The dead trees in the state forest are the legacy of a failed attempt to establish a furniture industry here. But even had the trees thrived, chairs and tables are heavy and bulky. The problem with establishing a profitable industry here has always been the cost of shipping. Today we have new opportunities. Specialized electronic devices are smaller and lighter, and far more lucrative. Most importantly, bits and bytes are cheap to ship. Telephone calls are free, given an Internet connection. Some years ago we had the opportunity for a dedicated T-1 connection to service the Island that was scuttled by inter-town rivalry (ask Jim Norton about that). But even under the duopoly of Comcast and Verizon, opportunity beckons.

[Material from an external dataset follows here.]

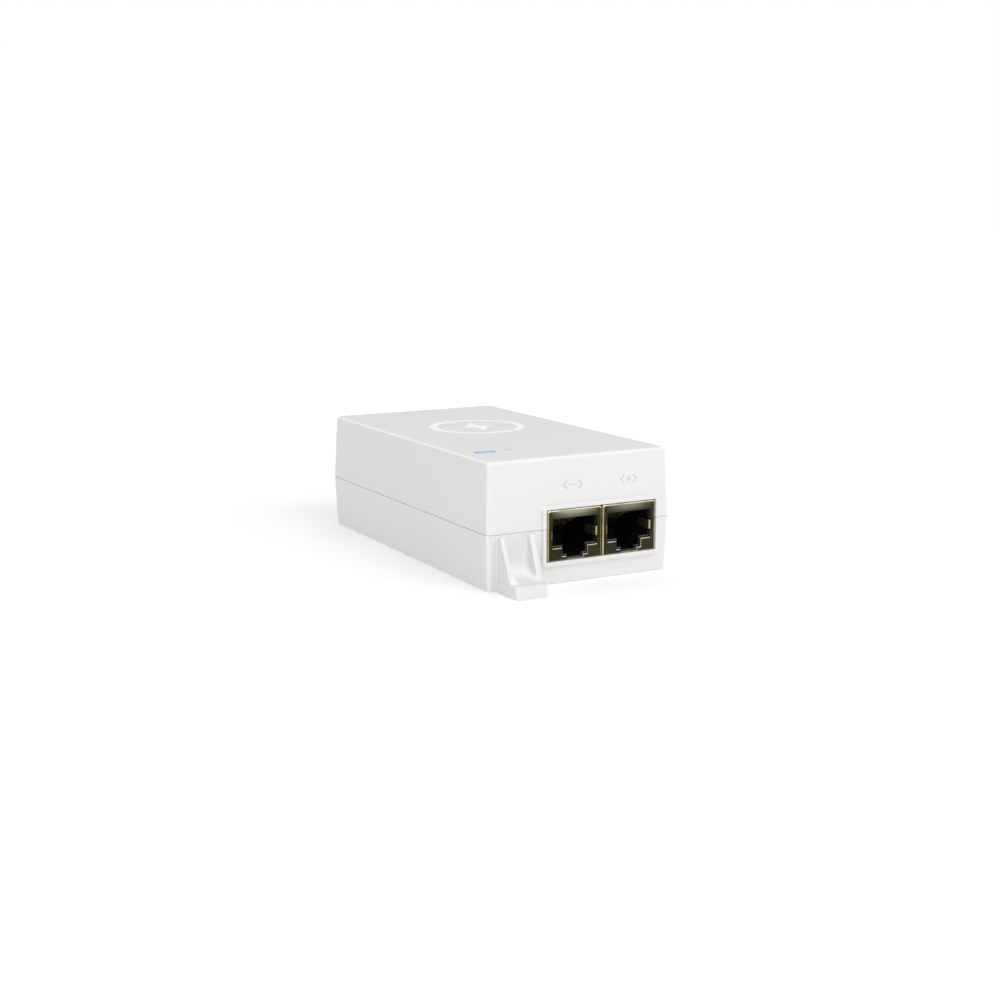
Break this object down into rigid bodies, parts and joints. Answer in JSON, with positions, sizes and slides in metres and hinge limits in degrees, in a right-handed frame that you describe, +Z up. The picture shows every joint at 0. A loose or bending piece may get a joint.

What is needed is the convergence of three factors. Imagination to envision possible businesses. Practical business people to bring an idea down to earth, meeting the tests of a well-grounded business plan. And venture capital to comprehend the vision and the plan together and bring financial support to establish a working business. Here’s an example that has seemed to me hard to implement, because there are so many moving parts. We suffer in summer from too many cars on our quaint 17th-century roads that we love so well. Many people bring their cars over essentially as jumbo suitcases to carry all their vacation gear. Imagine: The family stops in a parking lot somewhere around Bourne, and loads said gear into containers of moderate size. They shuttle down to the boat with just some light day luggage. They ride the bus or a cab, or rent a small electric vehicle for the duration. Later in the day or the next morning, when a truck has a full load of the containers, it comes over to a depot here. The containers are delivered or the contents can be picked up.

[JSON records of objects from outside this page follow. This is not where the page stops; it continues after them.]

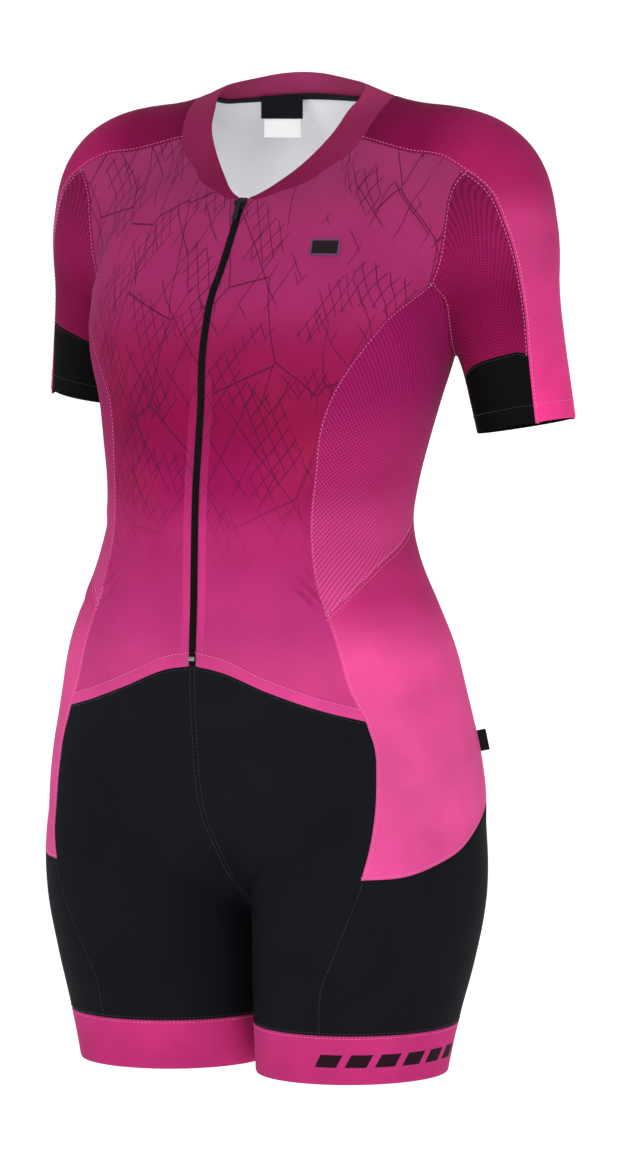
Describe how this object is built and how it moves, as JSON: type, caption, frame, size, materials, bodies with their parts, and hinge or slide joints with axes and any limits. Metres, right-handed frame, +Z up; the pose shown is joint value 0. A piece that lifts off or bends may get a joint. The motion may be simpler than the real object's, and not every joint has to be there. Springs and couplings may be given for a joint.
{
  "type": "women's cycling skinsuit",
  "caption": "Women's short-sleeved cycling skinsuit in worn form, hollow and open at neck, cuffs and legs, with a full front zip and a hinged pull tab.",
  "frame": {"origin": "between the wearer's shoulders at shoulder height, where the wearer's shoulders hold the suit", "axes": "+Z up, -Y out of the chest, +X towards the wearer's left"},
  "size_m": [0.5054, 0.2683, 0.8455],
  "materials": {
    "print_cloth": "printed polyester knit, satin",
    "mesh_cloth": "dyed polyester mesh, matt",
    "back_cloth": "dyed polyester knit, matt",
    "pink_cloth": "polyester knit, satin",
    "black_cloth": "elastane knit, satin",
    "gripper_cloth": "elastic gripper knit, satin",
    "zip": "nylon coil zip on woven tape",
    "slider_metal": "black painted zinc",
    "pull_tab": "black moulded pull tab",
    "stop_metal": "bare metal bottom stop",
    "patch_film": "heat bonded film, bare",
    "black_tape": "woven tape",
    "white_satin": "white satin label, bare"
  },
  "bodies": {
    "suit": {"front_left": "print_cloth", "front_right": "print_cloth", "front_hem_left": "print_cloth", "front_hem_right": "print_cloth", "side_mesh_left": "mesh_cloth", "side_mesh_right": "mesh_cloth", "sleeve_left": "mesh_cloth", "sleeve_right": "mesh_cloth", "back": "back_cloth", "hip_left": "pink_cloth", "hip_right": "pink_cloth", "lower_back": "pink_cloth", "shoulder_stripe_left": "pink_cloth", "shoulder_stripe_right": "pink_cloth", "collar": "pink_cloth", "shorts_front_left": "black_cloth", "shorts_front_right": "black_cloth", "shorts_side_left": "black_cloth", "shorts_side_right": "black_cloth", "shorts_back_left": "black_cloth", "shorts_back_right": "black_cloth", "cuff_left": "black_cloth", "cuff_right": "black_cloth", "gripper_left": "gripper_cloth", "gripper_right": "gripper_cloth", "zip_chain": "zip", "zip_slider": "slider_metal", "zip_bottom_stop": "stop_metal", "chest_patch": "patch_film", "side_tag": "black_tape", "neck_tape": "black_tape", "neck_label": "black_tape", "care_label": "white_satin"},
    "zip_pull": {"zip_pull": "pull_tab"}
  },
  "joints": [
    {"name": "zip_pull_hinge", "type": "hinge", "parent": "suit", "child": "zip_pull", "pos_m": [0, -0.09741, -0.07684], "axis": [-1, 0, 0], "range_deg": [0, 150]}
  ]
}
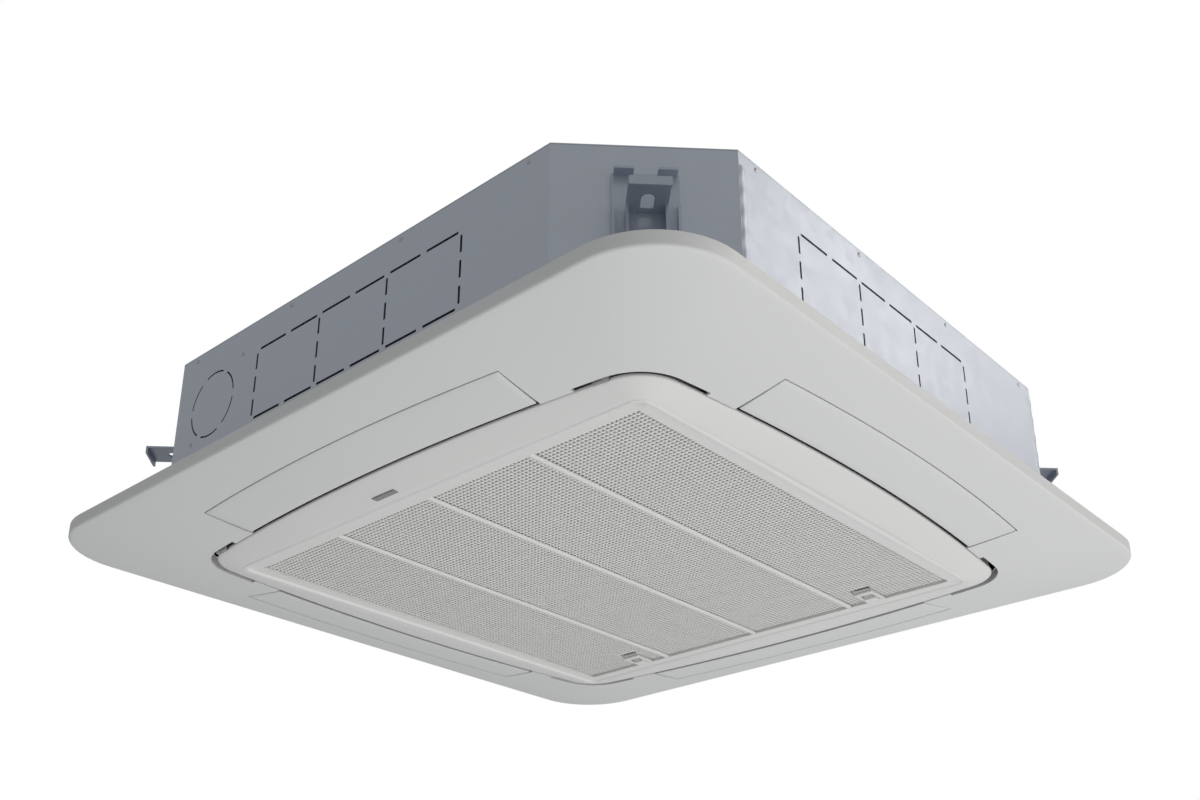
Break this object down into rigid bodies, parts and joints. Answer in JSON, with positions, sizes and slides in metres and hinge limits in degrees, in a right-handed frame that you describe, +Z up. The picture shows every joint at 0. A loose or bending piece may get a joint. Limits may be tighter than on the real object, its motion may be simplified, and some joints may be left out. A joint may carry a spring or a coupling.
{
  "type": "ceiling cassette air conditioner",
  "caption": "Square ceiling cassette air conditioner with a curved panel, air flaps on each side, a hinged intake grille and a chamfered sheet-metal casing above the ceiling.",
  "frame": {"origin": "on the vertical centre line of the unit, in the ceiling plane, which is the top of the panel's lip", "axes": "+Z up into the ceiling void, -Y the front of the panel where the grille hinges, +X the right side"},
  "size_m": [0.95, 0.95, 0.2261],
  "materials": {
    "panel_plastic": "fine satin, off-white",
    "grille_plastic": "satin, off-white",
    "zinc_sheet": "galvanised, bluish grey",
    "bracket_steel": "galvanised plate",
    "seal_foam": "closed-cell foam strip, black",
    "insulation_foam": "moulded white foam",
    "fin_aluminium": "finned block",
    "copper_pipe": "drawn copper",
    "brass_nut": "turned",
    "fan_plastic": "moulded, dark",
    "motor_steel": "pressed shell",
    "bolt_steel": "zinc plated",
    "bush_rubber": "moulded, black",
    "circuit_green": "coated board",
    "filter_net": "net in a frame",
    "badge_grey": "blank"
  },
  "bodies": {
    "casing": {"panel_frame": "panel_plastic", "panel_seal": "seal_foam", "flap_motor_front": "motor_steel", "flap_motor_right": "motor_steel", "flap_motor_back": "motor_steel", "flap_motor_left": "motor_steel", "panel_screw_front_right": "bolt_steel", "panel_screw_back_right": "bolt_steel", "panel_screw_back_left": "bolt_steel", "panel_screw_front_left": "bolt_steel", "casing_wrap": "zinc_sheet", "casing_top": "zinc_sheet", "insulation_liner": "insulation_foam", "pipe_cover_plate": "zinc_sheet", "cable_bush": "bush_rubber", "hanger_bracket_front_right": "bracket_steel", "hanger_bracket_back_right": "bracket_steel", "hanger_bracket_back_left": "bracket_steel", "hanger_bracket_front_left": "bracket_steel", "heat_exchanger": "fin_aluminium", "coil_end_plate_back": "fin_aluminium", "coil_end_plate_left": "fin_aluminium", "gas_pipe": "copper_pipe", "liquid_pipe": "copper_pipe", "gas_flare_nut": "brass_nut", "liquid_flare_nut": "brass_nut", "drain_pan": "insulation_foam", "drain_bung": "bush_rubber", "drain_pump": "fan_plastic", "pump_bracket": "zinc_sheet", "float_switch": "grille_plastic", "drain_hose": "filter_net", "drain_socket": "grille_plastic", "bell_mouth": "fan_plastic", "control_box": "zinc_sheet", "control_box_cover": "zinc_sheet", "circuit_board": "circuit_green", "terminal_block": "fan_plastic", "fan_motor": "motor_steel", "motor_mount_1": "bush_rubber", "motor_mount_2": "bush_rubber", "motor_mount_3": "bush_rubber"},
    "fan": {"fan_wheel": "fan_plastic", "motor_shaft": "bolt_steel", "fan_washer": "bolt_steel", "fan_nut": "bolt_steel"},
    "flap_front": {"air_flap_front": "panel_plastic"},
    "flap_right": {"air_flap_right": "panel_plastic"},
    "flap_back": {"air_flap_back": "panel_plastic"},
    "flap_left": {"air_flap_left": "panel_plastic"},
    "grille": {"grille_frame": "panel_plastic", "grille_lattice": "grille_plastic", "blank_badge": "badge_grey"},
    "latch_left": {"grille_latch_left": "grille_plastic"},
    "latch_right": {"grille_latch_right": "grille_plastic"},
    "filter": {"air_filter": "filter_net"},
    "impeller": {"pump_impeller": "grille_plastic"},
    "float_ring": {"float": "insulation_foam"}
  },
  "joints": [
    {"name": "fan_spin", "type": "hinge", "parent": "casing", "child": "fan", "pos_m": [0, 0, 0.08], "axis": [0, 0, 1], "continuous": true},
    {"name": "flap_front_tilt", "type": "hinge", "parent": "casing", "child": "flap_front", "pos_m": [0, -0.36725, -0.0235], "axis": [1, 0, 0], "range_deg": [0, 60]},
    {"name": "flap_right_tilt", "type": "hinge", "parent": "casing", "child": "flap_right", "pos_m": [0.36725, 0, -0.0235], "axis": [0, 1, 0], "range_deg": [0, 60]},
    {"name": "flap_back_tilt", "type": "hinge", "parent": "casing", "child": "flap_back", "pos_m": [0, 0.36725, -0.0235], "axis": [-1, 0, 0], "range_deg": [0, 60]},
    {"name": "flap_left_tilt", "type": "hinge", "parent": "casing", "child": "flap_left", "pos_m": [-0.36725, 0, -0.0235], "axis": [0, -1, 0], "range_deg": [0, 60]},
    {"name": "grille_swing", "type": "hinge", "parent": "casing", "child": "grille", "pos_m": [0, -0.3454, -0.031], "axis": [-1, 0, 0], "range_deg": [0, 90]},
    {"name": "latch_left_slide", "type": "slide", "parent": "grille", "child": "latch_left", "axis": [0, -1, 0], "range_m": [0, 0.008], "stiffness_N_per_m": 300, "springref_m": -0.004},
    {"name": "latch_right_slide", "type": "slide", "parent": "grille", "child": "latch_right", "axis": [0, -1, 0], "range_m": [0, 0.008], "stiffness_N_per_m": 300, "springref_m": -0.004},
    {"name": "filter_lift", "type": "slide", "parent": "grille", "child": "filter", "axis": [0, 0, 1], "range_m": [0, 0.008]},
    {"name": "impeller_spin", "type": "hinge", "parent": "casing", "child": "impeller", "pos_m": [-0.33, 0.322, 0.02], "axis": [0, 0, 1], "continuous": true},
    {"name": "float_rise", "type": "slide", "parent": "casing", "child": "float_ring", "axis": [0, 0, 1], "range_m": [0, 0.0115]}
  ]
}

Virginia, you have put forward so many excellent ideas. Brava! Let’s hear more. Can we create a Facebook group (we have some wonderful MV this and that groups now) dedicated to a new Island economy? No idea too foolish sounding. Even the silliest notion can hold some kernel of new possibility waiting to be recognized. Then let’s bring solid business thinking to bear, putting ideas to the test of practicality, hammering out a real business plan. Not a cheap, smug “that won’t work;” rather, can we make that work? And finally, you who have made it by the world’s standards, you who come to us in the generosity of desire to give back, please keep an eye on the main chance for our sustainability, and help to foster this. Yours in hope.